Directions
Please pull out every line that includes the string "rigid".

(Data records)

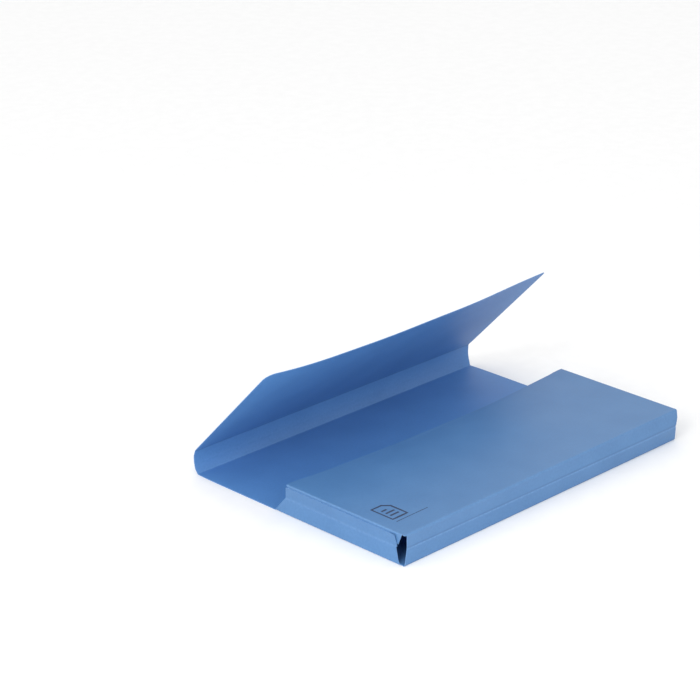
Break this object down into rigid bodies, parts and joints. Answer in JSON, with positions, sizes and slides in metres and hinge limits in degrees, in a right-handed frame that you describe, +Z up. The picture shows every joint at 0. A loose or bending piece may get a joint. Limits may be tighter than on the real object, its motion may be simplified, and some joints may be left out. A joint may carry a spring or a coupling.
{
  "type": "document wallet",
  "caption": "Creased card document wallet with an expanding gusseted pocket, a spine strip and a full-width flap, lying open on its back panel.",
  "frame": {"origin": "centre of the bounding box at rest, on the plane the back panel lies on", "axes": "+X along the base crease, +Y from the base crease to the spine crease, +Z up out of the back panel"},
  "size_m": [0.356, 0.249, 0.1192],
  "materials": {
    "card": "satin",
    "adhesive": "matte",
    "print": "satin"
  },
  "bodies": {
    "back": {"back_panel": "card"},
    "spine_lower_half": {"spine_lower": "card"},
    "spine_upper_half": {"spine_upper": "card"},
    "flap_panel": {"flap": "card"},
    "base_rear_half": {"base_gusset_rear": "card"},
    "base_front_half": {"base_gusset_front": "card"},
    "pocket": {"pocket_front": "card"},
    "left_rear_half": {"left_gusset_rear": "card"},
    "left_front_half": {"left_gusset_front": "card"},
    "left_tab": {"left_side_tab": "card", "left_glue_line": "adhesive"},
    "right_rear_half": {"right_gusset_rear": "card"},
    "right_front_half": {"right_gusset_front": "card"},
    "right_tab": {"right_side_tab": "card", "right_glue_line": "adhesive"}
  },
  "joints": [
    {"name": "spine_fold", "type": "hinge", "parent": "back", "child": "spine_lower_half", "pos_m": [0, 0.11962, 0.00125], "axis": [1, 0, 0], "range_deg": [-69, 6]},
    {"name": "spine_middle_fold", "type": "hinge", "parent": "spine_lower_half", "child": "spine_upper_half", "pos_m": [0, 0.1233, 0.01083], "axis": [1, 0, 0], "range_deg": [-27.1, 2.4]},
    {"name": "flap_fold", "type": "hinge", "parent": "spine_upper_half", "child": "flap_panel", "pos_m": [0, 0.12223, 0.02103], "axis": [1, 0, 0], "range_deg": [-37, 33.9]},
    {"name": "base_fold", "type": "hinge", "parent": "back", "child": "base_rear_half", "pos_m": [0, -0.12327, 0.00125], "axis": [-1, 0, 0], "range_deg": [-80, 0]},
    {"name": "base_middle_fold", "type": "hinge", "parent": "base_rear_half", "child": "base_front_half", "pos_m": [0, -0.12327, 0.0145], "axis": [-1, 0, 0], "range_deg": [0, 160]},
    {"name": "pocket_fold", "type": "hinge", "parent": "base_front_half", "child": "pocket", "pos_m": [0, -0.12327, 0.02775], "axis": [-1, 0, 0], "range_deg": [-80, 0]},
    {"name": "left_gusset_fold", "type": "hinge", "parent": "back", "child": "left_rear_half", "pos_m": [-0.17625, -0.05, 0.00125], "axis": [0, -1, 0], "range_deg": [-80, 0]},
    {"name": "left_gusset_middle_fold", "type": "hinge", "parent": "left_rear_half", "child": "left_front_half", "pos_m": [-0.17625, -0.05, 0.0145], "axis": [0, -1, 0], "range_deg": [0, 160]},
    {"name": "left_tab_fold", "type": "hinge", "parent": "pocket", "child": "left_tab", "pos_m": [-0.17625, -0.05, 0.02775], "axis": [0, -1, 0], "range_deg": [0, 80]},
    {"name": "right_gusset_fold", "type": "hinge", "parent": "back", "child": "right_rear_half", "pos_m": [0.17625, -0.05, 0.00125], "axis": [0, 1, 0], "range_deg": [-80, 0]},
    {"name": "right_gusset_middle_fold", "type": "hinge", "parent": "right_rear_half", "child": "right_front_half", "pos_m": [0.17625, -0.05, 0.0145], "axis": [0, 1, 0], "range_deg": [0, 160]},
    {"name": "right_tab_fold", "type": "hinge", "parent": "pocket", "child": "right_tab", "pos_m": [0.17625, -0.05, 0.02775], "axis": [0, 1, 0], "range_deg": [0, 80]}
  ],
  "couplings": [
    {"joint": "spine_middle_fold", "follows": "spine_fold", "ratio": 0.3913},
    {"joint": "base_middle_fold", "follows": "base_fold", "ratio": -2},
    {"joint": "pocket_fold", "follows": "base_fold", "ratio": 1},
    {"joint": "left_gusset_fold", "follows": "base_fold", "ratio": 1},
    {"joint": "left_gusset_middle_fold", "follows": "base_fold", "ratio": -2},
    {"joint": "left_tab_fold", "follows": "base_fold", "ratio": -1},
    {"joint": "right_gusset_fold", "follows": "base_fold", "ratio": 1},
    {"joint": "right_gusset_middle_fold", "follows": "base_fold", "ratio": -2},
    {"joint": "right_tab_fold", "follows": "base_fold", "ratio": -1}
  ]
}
==
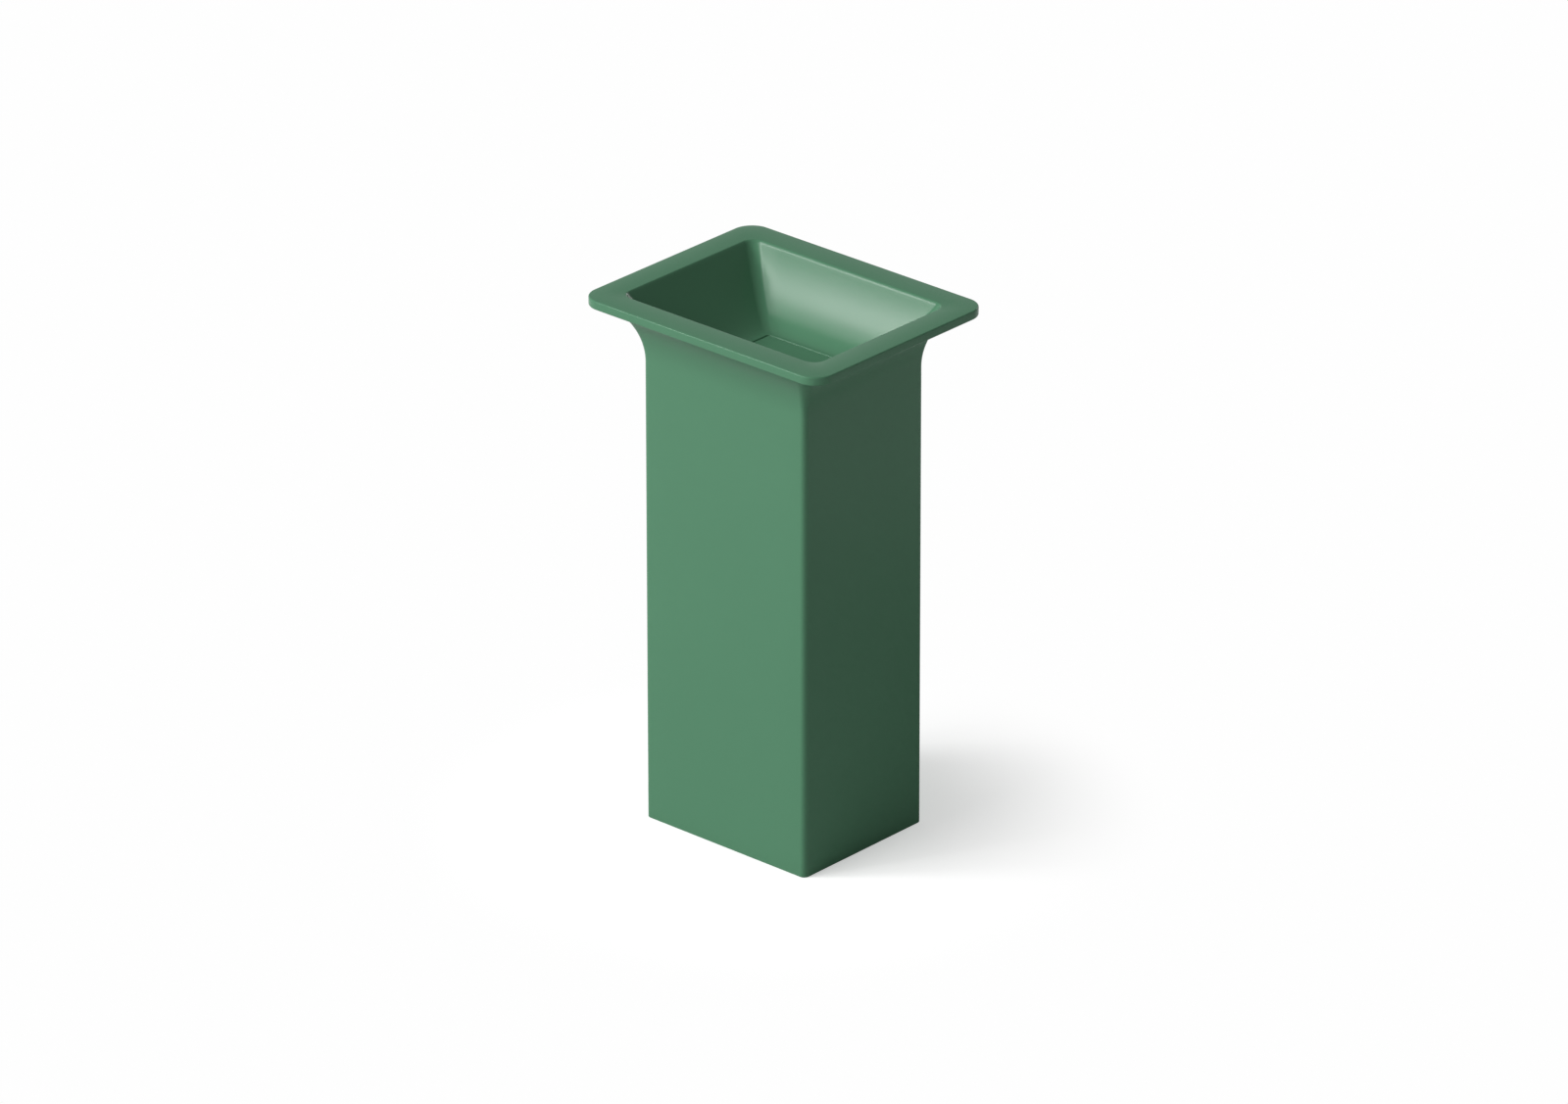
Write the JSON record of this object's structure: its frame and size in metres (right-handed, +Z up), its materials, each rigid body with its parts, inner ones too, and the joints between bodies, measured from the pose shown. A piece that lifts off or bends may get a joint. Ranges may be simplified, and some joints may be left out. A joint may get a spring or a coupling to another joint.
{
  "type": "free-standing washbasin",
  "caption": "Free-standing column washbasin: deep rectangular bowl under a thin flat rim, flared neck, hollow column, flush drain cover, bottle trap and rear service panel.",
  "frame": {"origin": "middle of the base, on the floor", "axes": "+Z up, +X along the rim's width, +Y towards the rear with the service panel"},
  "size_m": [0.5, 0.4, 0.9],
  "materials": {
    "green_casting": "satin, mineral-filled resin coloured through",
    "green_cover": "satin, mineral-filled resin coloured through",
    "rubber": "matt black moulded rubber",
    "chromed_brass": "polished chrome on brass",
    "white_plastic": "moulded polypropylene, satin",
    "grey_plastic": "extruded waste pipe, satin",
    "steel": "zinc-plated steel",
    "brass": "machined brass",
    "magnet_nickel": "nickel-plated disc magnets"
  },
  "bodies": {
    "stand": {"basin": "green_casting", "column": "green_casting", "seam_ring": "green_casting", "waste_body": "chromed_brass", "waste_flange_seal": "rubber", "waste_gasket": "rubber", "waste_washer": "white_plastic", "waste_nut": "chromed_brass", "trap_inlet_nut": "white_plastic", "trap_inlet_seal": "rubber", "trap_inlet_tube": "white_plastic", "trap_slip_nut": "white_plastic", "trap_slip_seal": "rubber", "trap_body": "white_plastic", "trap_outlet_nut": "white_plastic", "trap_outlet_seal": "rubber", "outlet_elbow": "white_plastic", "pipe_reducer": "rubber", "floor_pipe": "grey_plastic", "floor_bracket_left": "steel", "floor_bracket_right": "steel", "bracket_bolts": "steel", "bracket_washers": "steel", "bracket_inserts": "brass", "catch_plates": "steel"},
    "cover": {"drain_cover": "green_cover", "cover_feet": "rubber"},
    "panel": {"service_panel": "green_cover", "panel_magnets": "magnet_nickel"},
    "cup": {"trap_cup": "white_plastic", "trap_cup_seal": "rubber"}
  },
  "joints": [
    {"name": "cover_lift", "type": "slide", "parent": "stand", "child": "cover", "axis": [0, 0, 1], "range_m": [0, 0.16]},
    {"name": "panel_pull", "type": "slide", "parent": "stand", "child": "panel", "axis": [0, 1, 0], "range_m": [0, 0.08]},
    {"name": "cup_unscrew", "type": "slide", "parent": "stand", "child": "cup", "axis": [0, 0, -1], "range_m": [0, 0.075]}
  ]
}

Solution
Break this object down into rigid bodies, parts and joints. Answer in JSON, with positions, sizes and slides in metres and hinge limits in degrees, in a right-handed frame that you describe, +Z up. The picture shows every joint at 0. A loose or bending piece may get a joint. Limits may be tighter than on the real object, its motion may be simplified, and some joints may be left out. A joint may carry a spring or a coupling.
Write the JSON record of this object's structure: its frame and size in metres (right-handed, +Z up), its materials, each rigid body with its parts, inner ones too, and the joints between bodies, measured from the pose shown. A piece that lifts off or bends may get a joint. Ranges may be simplified, and some joints may be left out. A joint may get a spring or a coupling to another joint.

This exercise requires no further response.